3-3.行雲流水
ストレングスの発言から、数秒後──。
「クローネには戻らないのですか?」
ヴィリーキィは寝耳に水。といった表情だ。
「ええ、やめときます」
平然と返し、シキは朝日に目を細めた。
「俺が帰ったところで結末は予想できる。今は祝勝会よりもやることがあります」
「おっしゃる通りですが、少しは勝利の余韻に浸っては……」
「シュッツェから『引き留めない』と言われました。きっと、あいつならわかってくれます」
心配無用。とシキは首を振る。
「そもそも、IMOはクセ者だ。大公になるなら深く関わるべきじゃない」
「……ならば、これ以上の問答は不要ですな」
諦めたように、ヴィリーキィは肩を落とす。
「立ち話はここまでだ。お前はさっさと怪我の手当てをしろ」
ストレングスが割って入り、シキの顔を指差した。
「明日の正午までにヴェルメル支部に来い。船を準備させておく」
「え、早くない?」と、シキは不満げだ。
「時間があるだけありがたいと思え」
ストレングスは、相変わらずの横暴な物言いだ。
「兄妹には俺から伝えておく。……伝言があれば預かるぞ」
しかし、どこまでも冷酷ではないらしい。
「じゃあ、お願いしようかな。宰相、手帳ってありますか?」
「どうぞ」
ヴィリーキィは手帳とともに、ペンを差し出した。
冷気で、インクの出が悪い。
はぁ。とペン先に息を吹きかけ、シキは手帳に向かう。
「破いてもいいですか?」
「もちろん」
「じゃ、これを渡してくれ」
破いたページを受け取るも、ストレングスはしかめっ面。
「お前。そんなことがまかり通ると思うか?」
すぐに、不機嫌そうな声が上がる。
「なら、オヤジが決めればいい。書いた言葉さえ伝えてくれれば文句はない」
「クソガキめ」
それ以上、ストレングスは罵ることはなかった。メモをポケットに突っ込むと、シキを睨みつける。
「遅れたら、ケシズミにしてやるからな」
現実味のある脅し文句を吐き捨て、大股で歩き出す。
兵士の目があるため、地脈は使わないらしい。朝日の中を、振り返ることなく去った。
「あなたには、頭が上がらないのですね」
巨躯を見送り、ヴィリーキィは呟く。
「あれのどこか?」と、シキは苦笑い。
「『舌の上では蜂蜜。心の中は氷』。

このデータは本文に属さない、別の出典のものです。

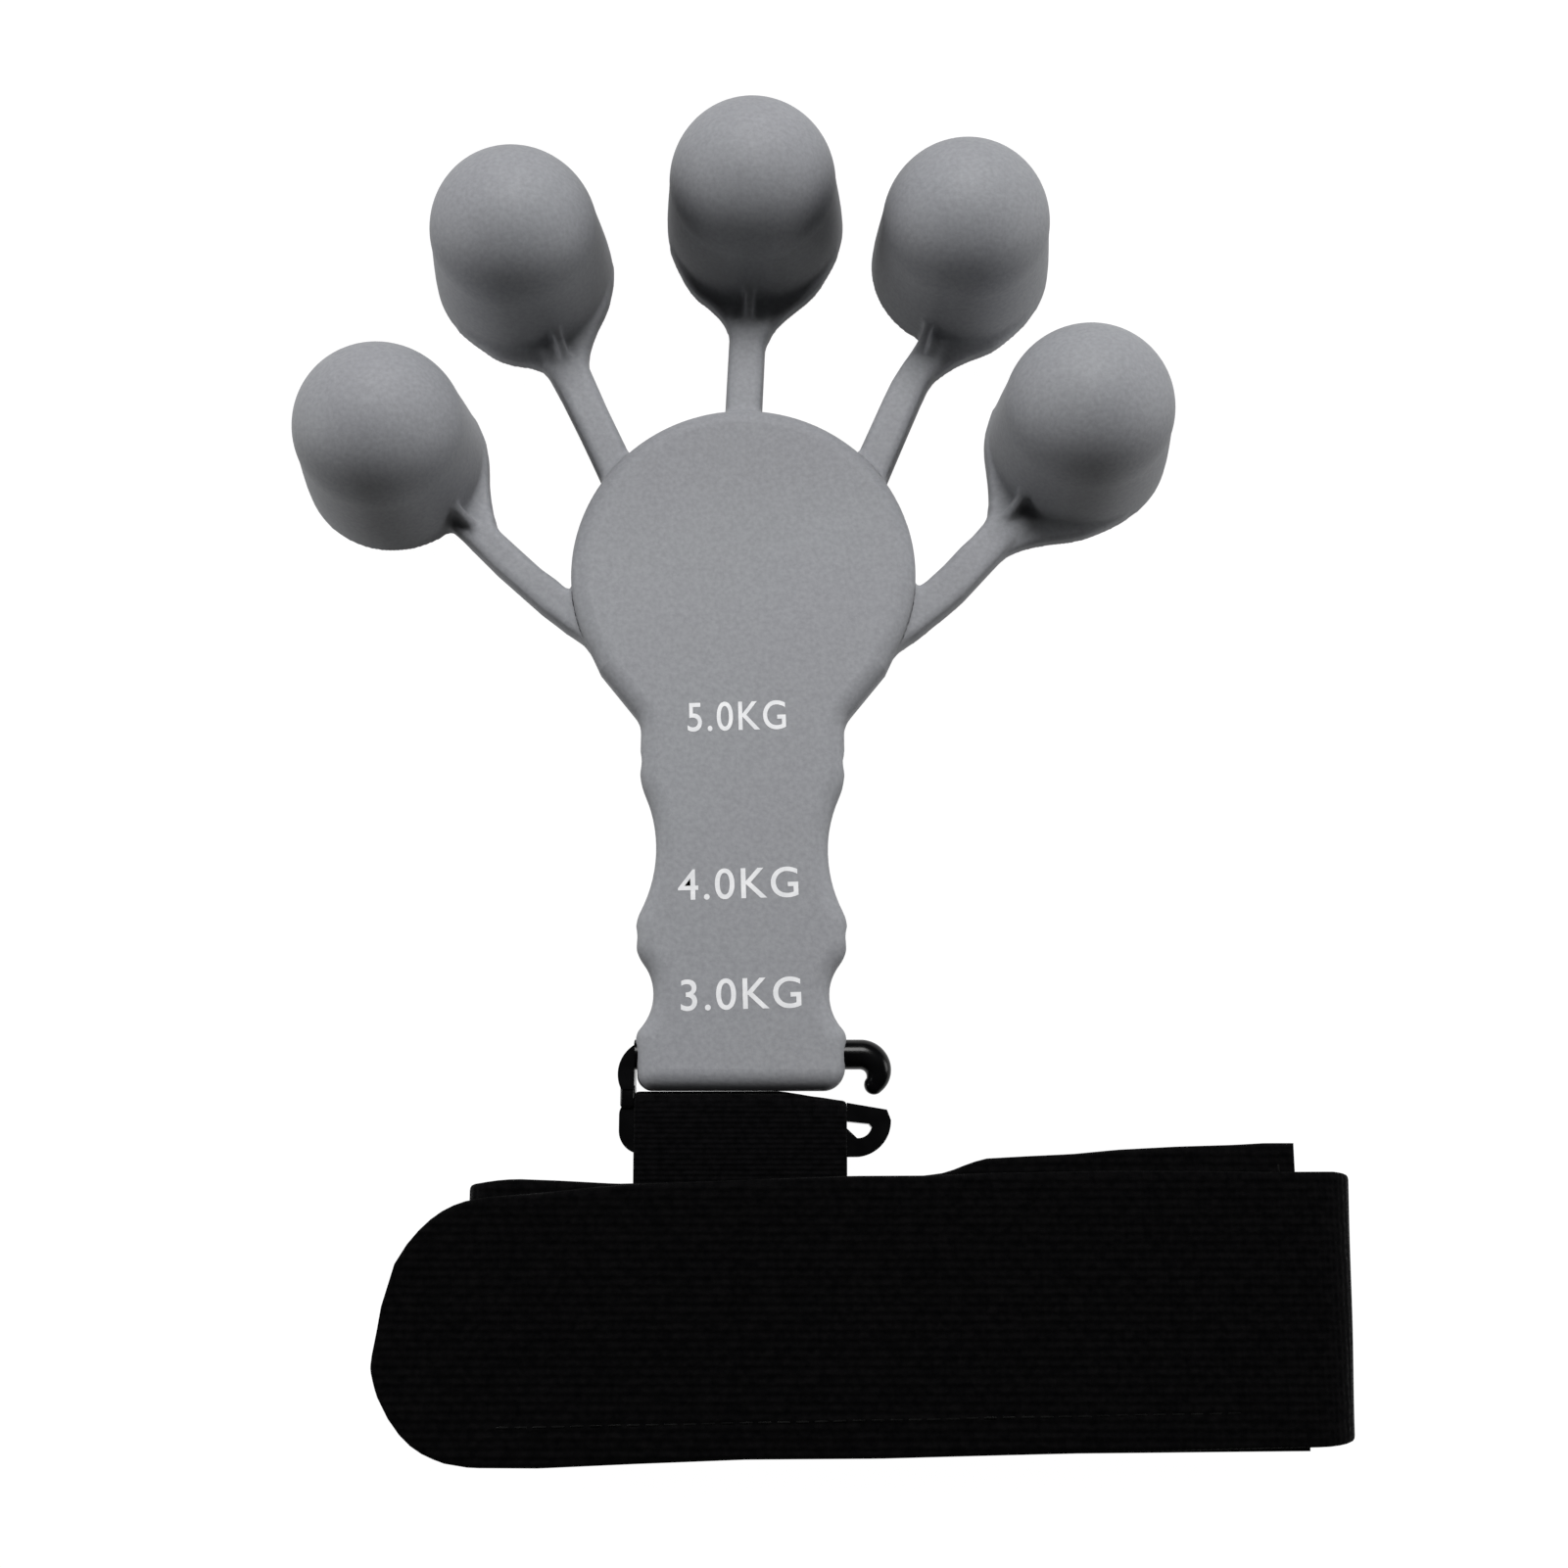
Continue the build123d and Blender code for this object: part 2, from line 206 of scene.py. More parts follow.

……彼の場合は逆ですな」
「どういう意味ですか?」
「ただの独り言です。さぁ、治療に行きましょう」
意味ありげに笑い、ヴィリーキィは歩く。
「お腹が空いた……」
シキの声に合わせ、ぐぅ。と腹が鳴る。
「朝食を準備しましょう。妻に作ってもらいます」
「え? 奥さんって、ザミルザーニにいるんですか?」
「子供たちが大学に入るまでは、帝国に留まる予定でした」
ですが。とヴィリーキィは続けた。
「私は帝国へ戻ることになる。……ようやく家族水入らずで過ごせそうです」
空を見上げる横顔は、すっかり父の顔。
「さぁ、参りましょう」
雪上に残る、二人の足跡。憑き物が落ちた空に、広がる青。
冬毛が膨らんだ雀たちが飛び回り、さえずりが重なる。
人間だけではない。全ての命が、この日を待ちわびていた。
冬の北国とは思えない、穏やかな朝だった。